Does anyone else have the issue where the notification pulldown doesnt always pulldown? Like youll have to swipe several times to get it down?! Itll start to come down but then go back up? Its Uber frustrating


----------



## Spaniard85 (Jun 25, 2011)

Nope. Haven't seen that at all on the 4 ROMs I've been on; stock, Synergy, CM10, AOKP.


----------



## quarterinchkilla (Sep 28, 2011)

Im on Beans...again im not sure if that matters, I really have only used his rom, with the exception of CM10 for like 10 minutes. maybe ill try posting in his thread


----------



## TenderloinShadow (Nov 4, 2011)

Are you using Beans Build 7 or 8? It's a known bug that the notification pane toggle mod he is using has caused some glitchiness with pulling it down.

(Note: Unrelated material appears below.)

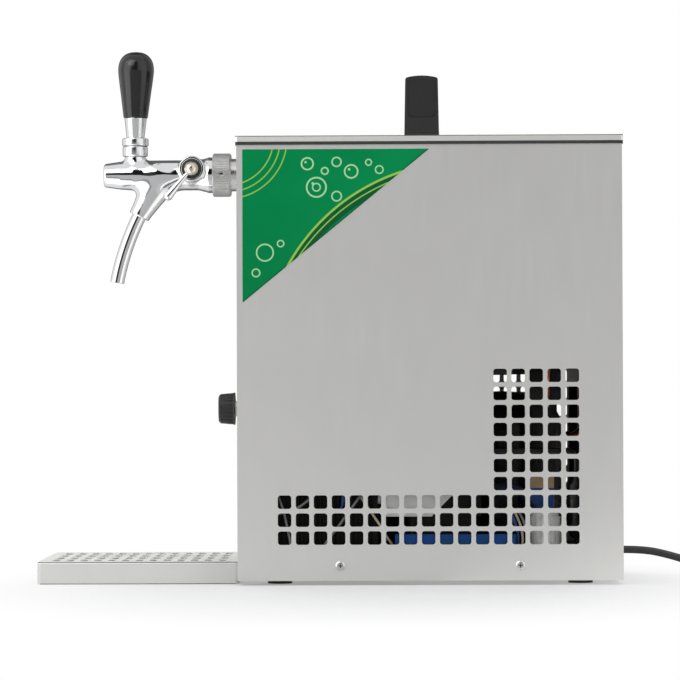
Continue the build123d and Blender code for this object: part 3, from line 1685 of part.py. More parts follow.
# Bushing of the mains lead
bushing_reach = 8.0
bushing_inside = 9.0
bushing_tip = 4.6
cord_bushing = turned(
    [
        (0, -bushing_inside),
        (bushing_radius + 1.2, -bushing_inside),
        (bushing_radius + 1.2, -2 * sheet),
        (bushing_radius - running, -2 * sheet),
        (bushing_radius - running, 0),
        (bushing_radius + 1.5, 0),
        (bushing_radius + 1.5, 1.5),
        (bushing_radius - 1.5, 2.5),
        (bushing_tip, bushing_reach),
        (0, bushing_reach),
    ],
    (rear_x, cord_y, cord_exit_height),
    (1, 0, 0),
)
keep(cord_bushing, "cord_bushing")

# Mains lead: a free stretch down to the floor, a coil of the rest, and the plug beside it
cord_radius = cord_diameter / 2
cord_start_x = rear_x + bushing_reach
coil_place = (392.0, 0.0)
coil_turn_radii = (42.5, 35.5, 28.5)
coil_layers = 2
coil_high = coil_layers * cord_diameter
plug_x = coil_place[0] + coil_turn_radii[0]
plug_axis_z = 19.5
plug_start_y = -62.0
lead_route = [
    (cord_start_x, cord_y, cord_exit_height),
    (cord_start_x + 20, cord_y, cord_exit_height),
    (cord_start_x + 42, cord_y + 0.8, cord_exit_height - 5.5),
    (cord_start_x + 66, cord_y + 1.7, cord_exit_height - 13.5),
    (cord_start_x + 90, cord_y + 2.3, cord_radius + 0.6),
    (cord_start_x + 110, cord_y + 2.5, cord_radius),
    (coil_place[0], coil_place[1] + coil_turn_radii[0], cord_radius),
]
tail_route = [
    (plug_x, 6.0, coil_high - cord_radius),
    (plug_x + 0.5, -15.0, coil_high - cord_radius + 1.2),
    (plug_x, -38.0, plug_axis_z),
    (plug_x, plug_start_y, plug_axis_z),
]


def route_radii(route):
    """The largest arc that each corner's two runs allow, at 0.45 of the shorter run."""
    points = [Vector(*point) for point in route]
    radii = []
    for before, corner, after in zip(points, points[1:], points[2:]):
        turn = radians((corner - before).get_angle(after - corner))
        shorter = min((corner - before).length, (after - corner).length)
        radii.append(0.45 * shorter / tan(turn / 2))
    return radii


for route in (lead_route, tail_route):
    print("cord arcs", [round(radius, 1) for radius in route_radii(route)])
lead = tube(lead_route, route_radii(lead_route), cord_radius)
tail = tube(tail_route, route_radii(tail_route), cord_radius)
with BuildPart() as power_cord:
    add([lead.part, tail.part])
keep(power_cord, "power_cord")

with BuildPart() as cord_coil:
    with BuildSketch(Plane.XY):
        with Locations(coil_place):
            Circle(coil_turn_radii[0] + cord_radius)
            Circle(coil_turn_radii[-1] - cord_radius, mode=Mode.SUBTRACT)
    extrude(amount=coil_high)
keep(cord_coil, "cord_coil")

# Plug with an earthed round body, lying on its side
plug_relief = 26.0
plug_body = 34.0
plug_pin_radius = 2.4
plug_pin_length = 19.0
plug_pin_spacing = 19.0
plug_blank = turned(
    [
        (0, 0),
        (cord_radius + 1.0, 0),
        (cord_radius + 3.0, plug_relief),
        (plug_axis_z * 0.62, plug_relief + 3),
        (plug_axis_z - 2.5, plug_relief + 12),
        (plug_axis_z, plug_relief + plug_body - 10),
        (plug_axis_z, plug_relief + plug_body - 1),
        (plug_axis_z - 1, plug_relief + plug_body),
        (0, plug_relief + plug_body),
    ],
    (plug_x, plug_start_y, plug_axis_z),
    (0, -1, 0),
)
with BuildPart() as plug:
    add(plug_blank.part)
    with BuildSketch(Plane.XZ.offset(-plug_start_y + plug_relief + plug_body)):
        with Locations((plug_x, plug_axis_z)):
            with GridLocations(plug_pin_spacing, 0, 2, 1):
                Circle(plug_pin_radius)
    extrude(amount=plug_pin_length)
keep(plug, "plug")

turn_lengths = sum(2 * pi * radius for radius in coil_turn_radii) * coil_layers
lead_length = sum(part.part.volume for part in (lead, tail)) / (pi * cord_radius**2)
print("cord length", round(lead_length + turn_lengths), "free stretch", round(lead_length))
print("front_x", front_x, "rear_x", rear_x, "casing_x", casing_x, "total", total_length)
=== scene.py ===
import math
import bmesh
import bpy
import numpy as np
from mathutils import Matrix, Vector


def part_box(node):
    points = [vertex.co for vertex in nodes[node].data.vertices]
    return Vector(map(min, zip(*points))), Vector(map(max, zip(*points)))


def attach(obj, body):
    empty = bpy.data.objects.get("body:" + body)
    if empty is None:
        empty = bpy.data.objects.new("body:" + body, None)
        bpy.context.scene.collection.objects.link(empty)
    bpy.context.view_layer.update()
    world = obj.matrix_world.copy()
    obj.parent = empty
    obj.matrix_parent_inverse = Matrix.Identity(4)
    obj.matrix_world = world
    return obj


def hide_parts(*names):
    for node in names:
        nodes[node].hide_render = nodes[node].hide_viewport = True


# Counter-top beer cooler with a compensator tap. Metres, +Z up, the tap faces -X.
# Each piece has a dictionary of its sizes beside its code; lengths there are millimetres.
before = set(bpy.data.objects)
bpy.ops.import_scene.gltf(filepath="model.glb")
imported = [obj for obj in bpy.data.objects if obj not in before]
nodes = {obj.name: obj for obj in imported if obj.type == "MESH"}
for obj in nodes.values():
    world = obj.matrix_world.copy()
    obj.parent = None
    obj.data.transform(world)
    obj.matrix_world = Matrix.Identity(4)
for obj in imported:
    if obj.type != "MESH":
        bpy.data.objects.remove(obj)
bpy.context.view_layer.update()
mm = 0.001
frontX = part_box("front_panel")[0][0] / mm  # the casing's front face
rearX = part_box("rear_panel")[1][0] / mm  # the casing's rear face
casingX = (frontX + rearX) / 2
sideY = 115.0


# Building helpers
def place(point):
    # Millimetres to a vector in metres.
    return Vector([value * mm for value in point])


def putPiece(name, data, look, body):
    # A new object for a mesh or a curve, with its material, riding on a body if there is one.
    data.materials.append(look)
    piece = bpy.data.objects.new(name, data)
    bpy.context.collection.objects.link(piece)
    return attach(piece, body) if body else piece


def putMesh(name, mesh, look, body, smooth=True):
    # A bmesh as a piece.
    data = bpy.data.meshes.new(name)
    mesh.to_mesh(data)
    mesh.free()
    for polygon in data.polygons:
        polygon.use_smooth = smooth
    return putPiece(name, data, look, body)


def crease(piece, angle=35):
    # Edges sharper than the angle stay sharp under smooth shading.
    piece.data.set_sharp_from_angle(angle=math.radians(angle))
    return piece


def axisFrame(origin, along):
    # A matrix in metres whose Z runs along a direction, from an origin in millimetres.
    turn = Vector(along).to_track_quat("Z", "Y").to_matrix().to_4x4()
    return Matrix.Translation(place(origin)) @ turn


def softened(profile, radius, steps=4):
    # A profile of (radius, height) points, its inner corners rounded.
    points = [Vector(point) for point in profile]
    rounded = [points[0]]
    for before, corner, after in zip(points, points[1:], points[2:]):
        shorter = min((before - corner).length, (after - corner).length)
        reach = min(radius, shorter * 0.45)  # so that two neighbours never meet
        start = corner + (before - corner).normalized() * reach
        end = corner + (after - corner).normalized() * reach
        for step in range(steps + 1):
            share = step / steps
            inner = start.lerp(corner, share)
            outer = corner.lerp(end, share)
            rounded.append(inner.lerp(outer, share))
    rounded.append(points[-1])
    return rounded


def lathe(name, profile, origin, along, look, body, easing, turns=96, ripple=None):
    # A turned piece: (radius, height) points in millimetres round an axis, corners eased.
    matrix = axisFrame(origin, along)
    mesh = bmesh.new()
    rings = []
    for radius, height in softened(profile, easing):
        if radius < 1e-6:
            rings.append([mesh.verts.new(matrix @ Vector((0, 0, height * mm)))])
            continue
        ring = []
        for step in range(turns):
            angle = 2 * math.pi * step / turns
            reach = radius if ripple is None else ripple(radius, angle)
            spot = Vector((math.cos(angle) * reach, math.sin(angle) * reach, height)) * mm
            ring.append(mesh.verts.new(matrix @ spot))
        rings.append(ring)
    for low, high in zip(rings, rings[1:]):
        for step in range(turns):
            after = (step + 1) % turns
            if len(low) == 1 and len(high) == 1:
                break
            if len(low) == 1:
                mesh.faces.new((low[0], high[after], high[step]))
            elif len(high) == 1:
                mesh.faces.new((low[step], low[after], high[0]))
            else:
                mesh.faces.new((low[step], low[after], high[after], high[step]))
    bmesh.ops.recalc_face_normals(mesh, faces=mesh.faces)
    return putMesh(name, mesh, look, body)


def roundedBlock(mesh, low, high, bevel):
    # Adds a box with eased edges to a bmesh; corners in millimetres.
    low, high = place(low), place(high)
    made = bmesh.ops.create_cube(mesh, size=1.0)["verts"]
    for vertex in made:
        vertex.co = (low + high) / 2 + vertex.co * (high - low)  # axis by axis
    edges = list({edge for vertex in made for edge in vertex.link_edges})
    if bevel:
        bmesh.ops.bevel(
            mesh, geom=edges, offset=bevel * mm, segments=2, profile=0.5, affect="EDGES"
        )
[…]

It's being worked on.


----------



## ImaComputa (Sep 8, 2011)

My droid x used to do that every once in awhile ha. I'd have to pull it all the way down to get it to stay.


----------



## quarterinchkilla (Sep 28, 2011)

TenderloinShadow said:


> Are you using Beans Build 7 or 8? It's a known bug that the notification pane toggle mod he is using has caused some glitchiness with pulling it down. It's being worked on.


Yep i forgot the toggles were added in build 7, thanks for all the replys


----------